Snake Island is that tiny lump of rock in the Black Sea, 20km off the south-west tip of Ukraine and made famous in the early days of this war with the resolute call from the defenders for the Russian warship shelling them to “go f***” itself.

The frigate in question, the Moskva, flagship of Russia’s Black Sea fleet, was later sunk in one of the most stunning blows Ukraine has landed on its invader since the fighting started on February 24.

As the war has ebbed and flowed on land, the island has proved critical for both sides.

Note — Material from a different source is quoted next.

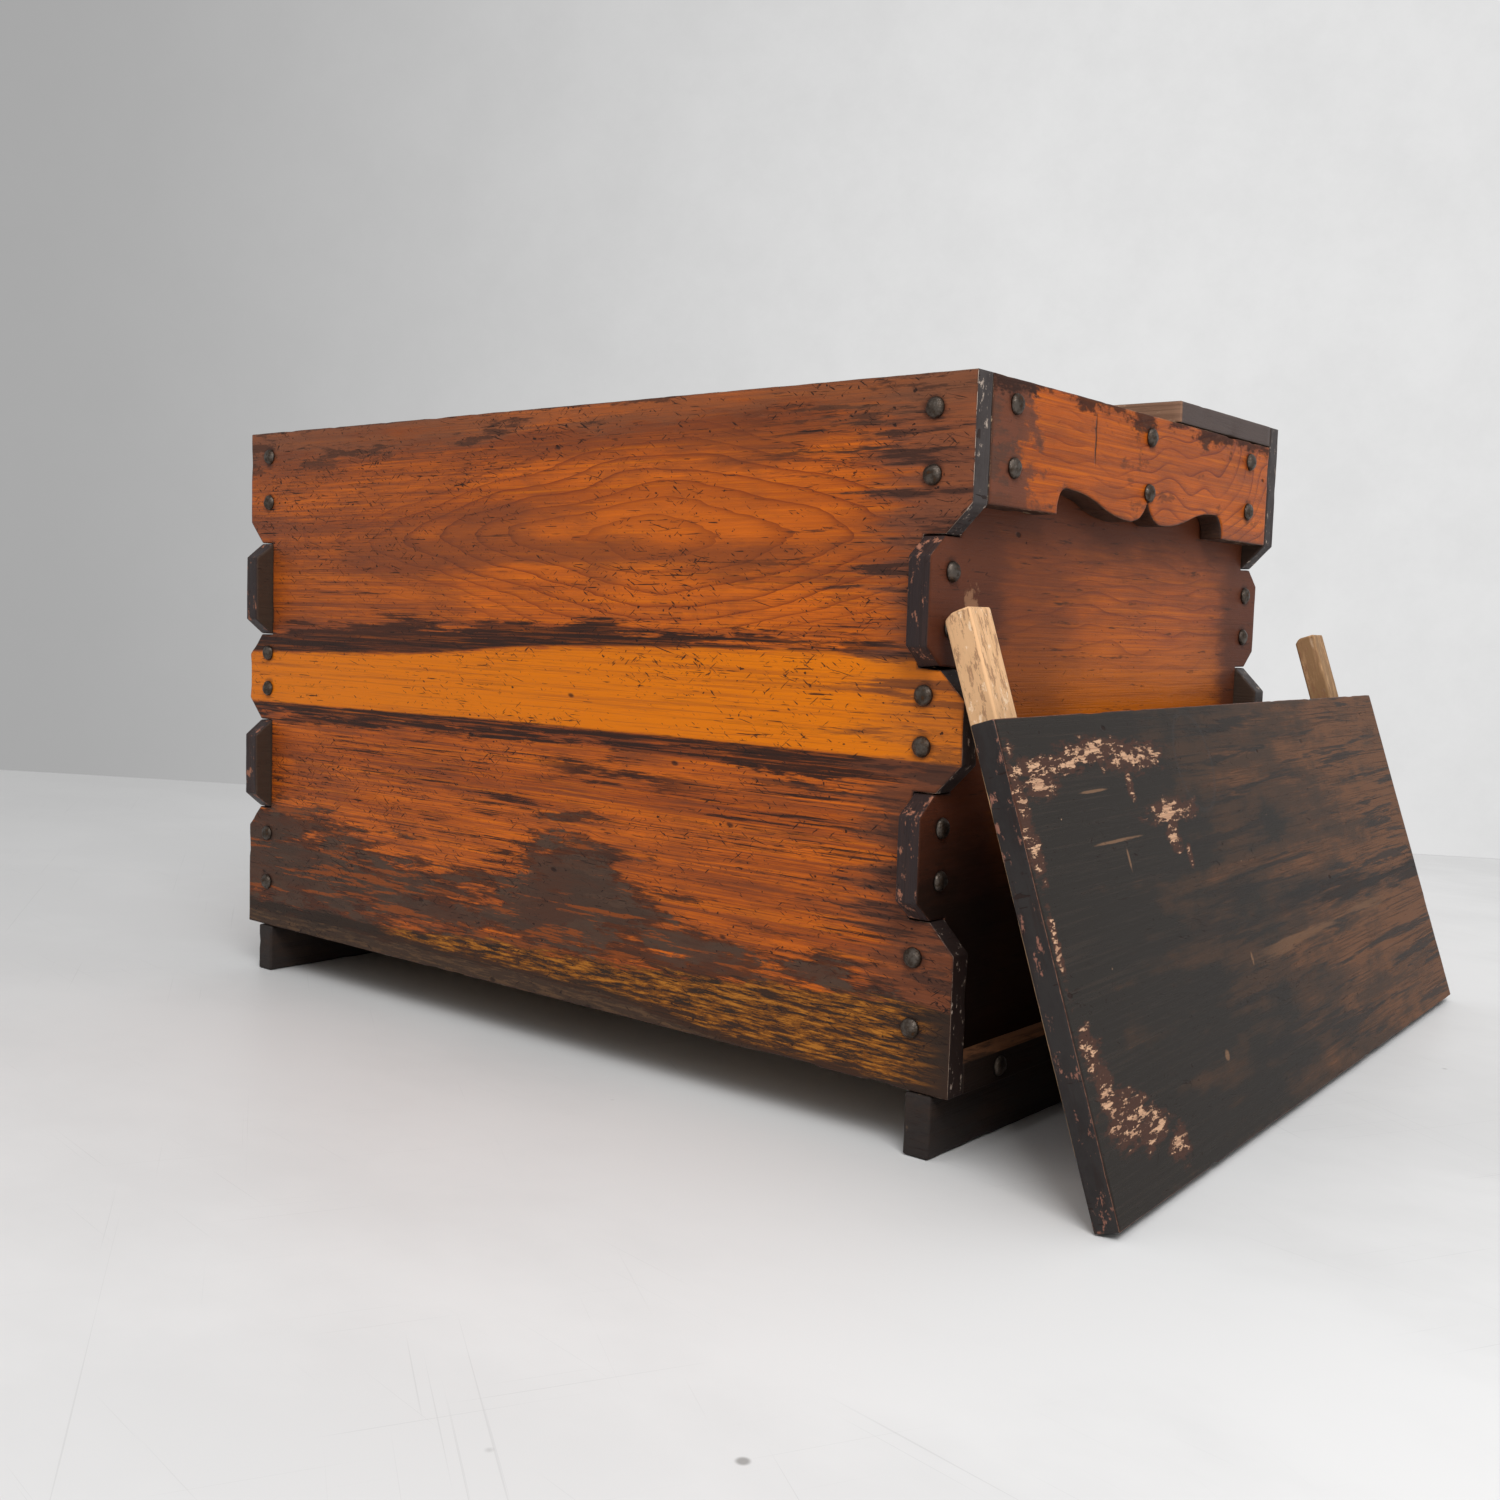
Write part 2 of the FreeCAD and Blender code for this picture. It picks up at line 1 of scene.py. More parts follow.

For all the many setbacks his forces have suffered and the highly doubtful claim this war was all about protecting the people of the Donbas all along, Vladimir Putin’s desire to turn the whole of Ukraine into a client state has never diminished.

Allowing Kyiv’s main economic lifeline to survive makes that task significantly more difficult.

With Snake Island in Ukrainian hands, the threat to Russia’s Black Sea fleet will go up, the risk of an amphibious assault on Odesa will go down, the chances of the Kremlin smashing Ukraine’s economy is reduced and Putin’s stranglehold over the provision of grain to the world’s poorest regions – and indeed food prices globally – is weakened, as will his economy be when prices settle.

Tactical actions can sometimes have strategic effects. Wars can be won or lost over the smallest details.

Whether that blasted chunk of rock in the Black Sea is one such detail will be revealed, probably sooner than later.